A Systems-Level Hypothesis for How Innate Immune System Dysregulation May Cause Alzheimer’s Dementia, and How We May be Able to Prevent It

We are investigating the early-stage etiology of sporadic Alzheimer's Dementia (AD), for which 420+ clinical trials by Pharma have failed over the past 15 years to produce any effective drug. What causes the accumulation of Aβ peptide-rich fibrils and plaques in an aging brain? What is Aβ's physiological function?

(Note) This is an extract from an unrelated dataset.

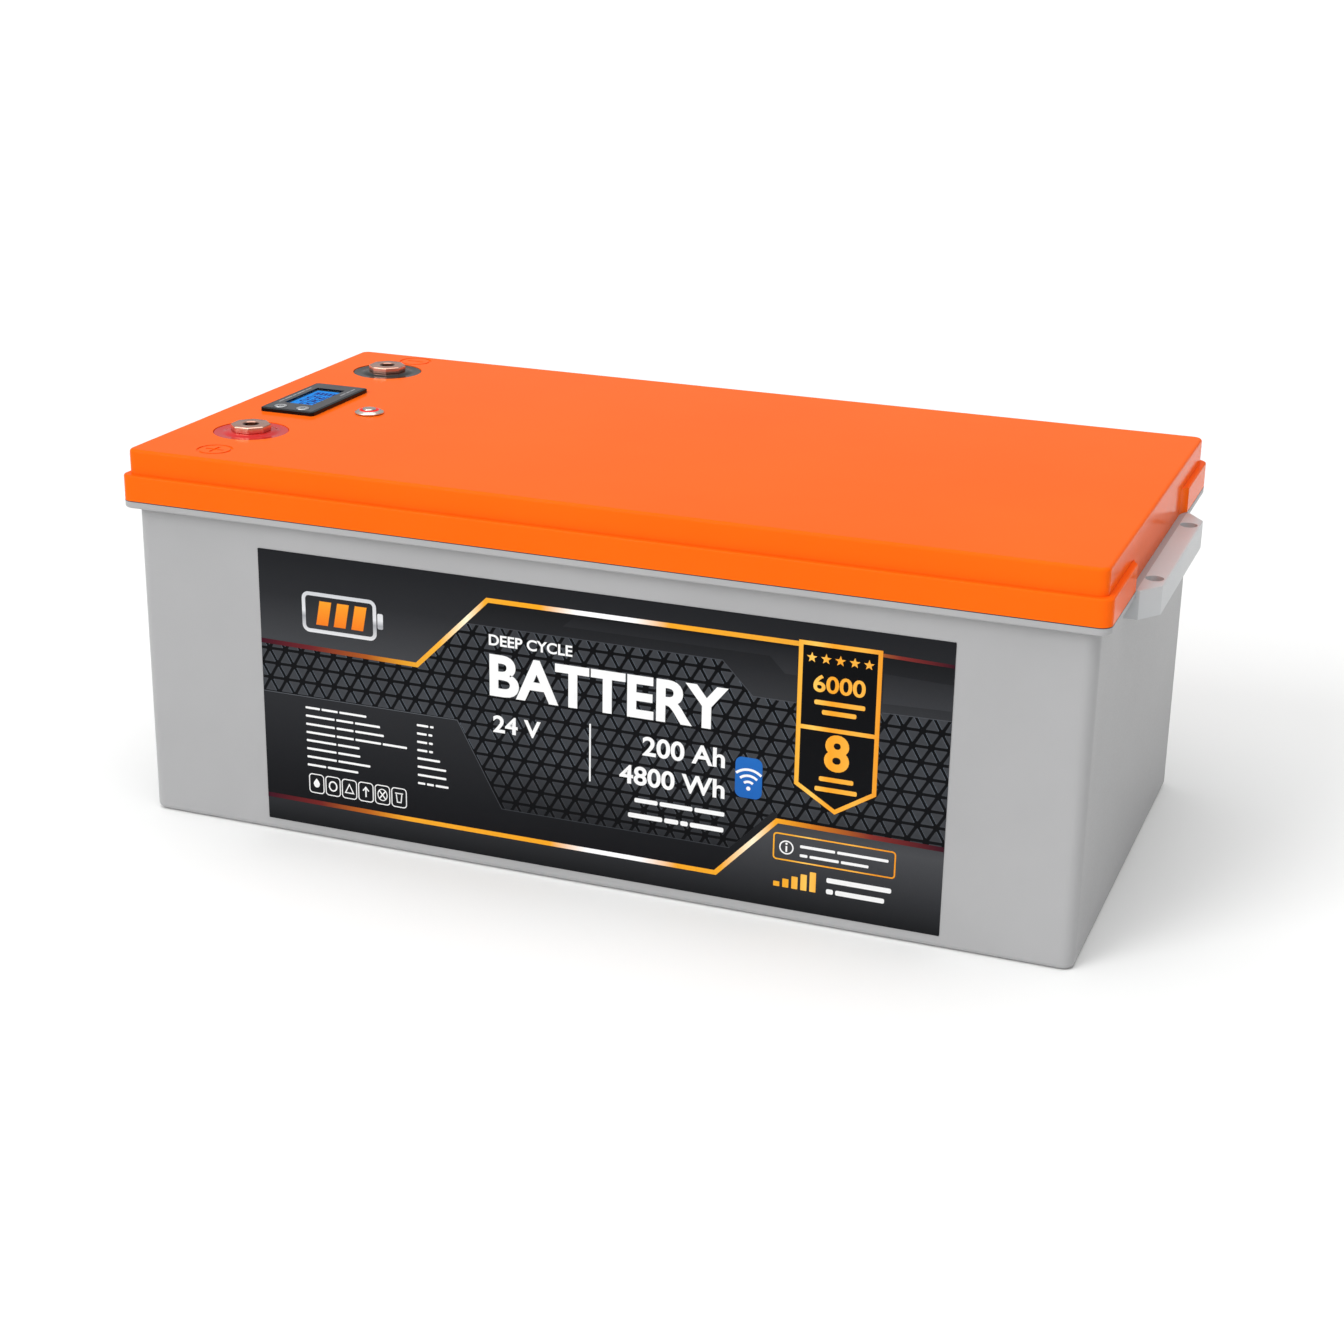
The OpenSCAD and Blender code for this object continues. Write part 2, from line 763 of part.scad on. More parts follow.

We focus on Aβ's interactions with the human cathelicidin peptide, LL-37, an antibacterial and antiviral innate immune system effector and modulator that is ubiquitous in human tissues and expressed by myriad cell types, yet unique in the human proteome. Recently, evidence has built that chronic Herpesvirus or P. gingivalis infections of human brain tissue may precipitate many cases of sporadic dementia labeled as Alzheimer’s Disease. We present experimental evidence and discuss our developing hypothesis that the antiviral and antibacterial peptide LL-37, which can be chronically underexpressed in humans based on dietary and lifestyle factors or degraded by P. gingivalis virulence factors, is a natural binding partner of Aβ that inhibits formation of AD fibrils and plaques, such that LL-37 and Aβ have a toxin/antitoxin relationship. We demonstrate sequence-specific binding between LL-37 and Aβ by Transmission Electron Microscopy (TEM), Surface Plasmon Resonance Imaging (SPRi), circular dichroism (CD) spectroscopy, analytical ultracentrifugation (AUC) and Small-Angle X-Ray Scattering (SAXS). TEM shows that LL-37 inhibits the fibrillization of Aβ, especially the formation of long, straight fibrils characteristic of AD, while CD spectroscopy reveals that LL-37 binding prevents Aβ from adopting β-type secondary structure. AUC and SAXS show that LL-37 and Aβ form a unique, monodisperse, 1:1 molecular complex. Cell culture studies with primary human microglia and neuronal cells indicates that these two peptides, once they bind and form a complex, then neutralize each other’s effects on the cells. Finally, studies in 5XFAD and wildtype transgenic mice, as well as the fruit fly Drosophila Melanogaster, support these findings. We discuss what all of this means in the context of the prevention and treatment of Alzheimer’s dementia, and suggest several approaches that could be taken, in light of these results, to efficiently prevent (and possibly treat) AD.